His eyes flick over the screen in front of him. They are not focused on me or the sudden breathlessness in my words. “And in your proposal, you are suggesting there is a correlation between poverty and mental health? When in fact, mental health is only a small portion of economic standing.”
I stiffen. The implication in his words is enough to irritate me, but I refuse to lose my temper or show any signs of being flustered. This is no minor argument to be taken lightly. I have seen first-hand what happens to communities who suffer from a lack of mental healthcare, and I will not have my ideas dismissed so easily.
“I am suggesting that the lack of mental health care and education about the warning signs is much more prevalent below the poverty line,” I say. “Even those living right on the margins, making enough to provide for their families, but not enough to receive government assistance, will not always have the extra hundred dollars or so to go to a therapist once a month, or even once a week.”
“But they would have health insurance.”
I take a deep breath before answering. He’s goading me now. There is no other reasoning for his shallow responses. Or is he that out of touch with the common man that he doesn’t see how difficult it is for most working families to bite the bullet and go to the doctor when it’s necessary?

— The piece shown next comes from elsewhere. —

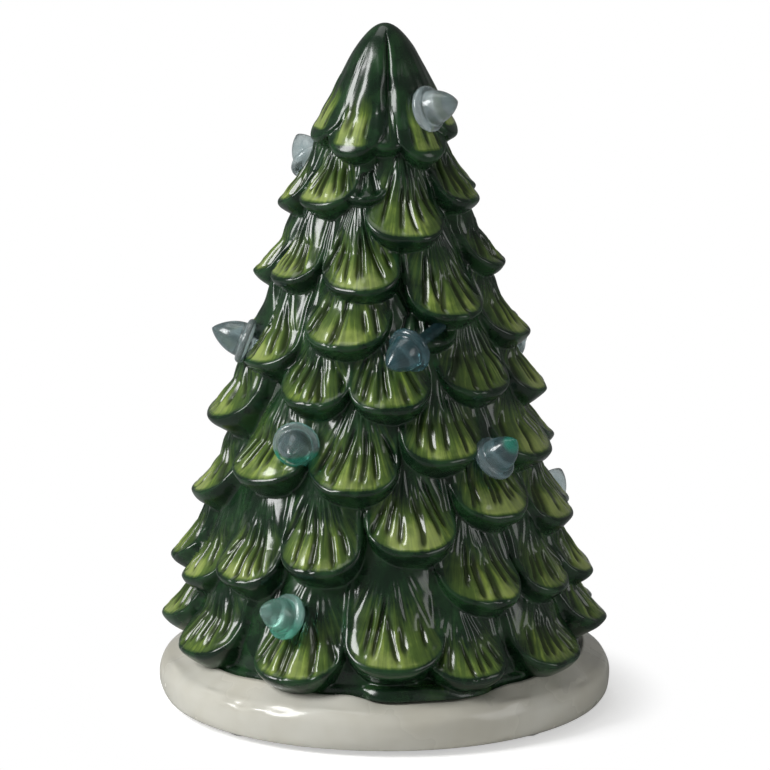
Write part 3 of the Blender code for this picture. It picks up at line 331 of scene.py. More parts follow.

“Not all health insurance companies cover therapy sessions.” My fingernails are digging into the armrests beneath them. I can’t help but wonder what miraculous theories Jackson Riley concocted to earn this man’s favor. “And even when they do, a person is much less likely to pay for therapy sessions that could run anywhere from once a month to once or twice a week, when they might only have to pay
a copay once or twice a year for regular healthcare services.”
“So how does all of this pertain to poverty levels?”
My chest tightens. Did he not read my proposal? Did he not major in psychology? Or do any kind of work in the field? “Mental health contributes to addiction, to violence, to homelessness. It’s- It’s everything.”
I struggle for the right words, so flustered at the thought of what’s happening that I can barely speak. Am I really having to argue this? The only example I can think of hits too close to home. He doesn’t have to know that. If I burst into tears in his office trying to explain myself, he will think I am completely incapable of handling this apprenticeship.
He is watching me, intently. Coldly. The sensation is a shock to my system, like someone dumping ice water on me after an eternity in the desert. This is not the man I knew from before, the man who affectionately held me in his arms to protect me from bludgeoning myself on a rake and some stepping stones. This is not the man whose pale green eyes have been the centerpiece of my dreams for the past few days.
This man is distant. As far away from me as the sun.
I inhale one long stream of breath to steady myself. “Take, for example, a woman who loses her husband. Not only has she lost the love of her life and a father for her child, but she has lost a source of income and has likely accrued medical debts as a result.”
His brow furrows. Did something in my voice give me away? I push forward.
“The stress from having to console her daughter, having her household income cut in half and managing the bills, all while trying to pretend she isn’t breaking on the inside, is enough to send her spiraling into depression.” I hear a note in my voice crack, and I pause. I’m very close to losing myself, to forgetting where I am and who I am with, as well.
I refocus my thoughts. He seems to notice, shifting uneasily in his seat before crossing his arms over his chest. His gaze continues to level over mine, seeking the answers I’m trying to reveal without giving too much of myself away. I’ve already told this man far more than any level of our acquaintance should dictate. He knows what drives me, what sparks my passions. He knows pieces of my past I try to hide from others. What is it about him that both encourages me to share my secrets and hide from him all at the same time?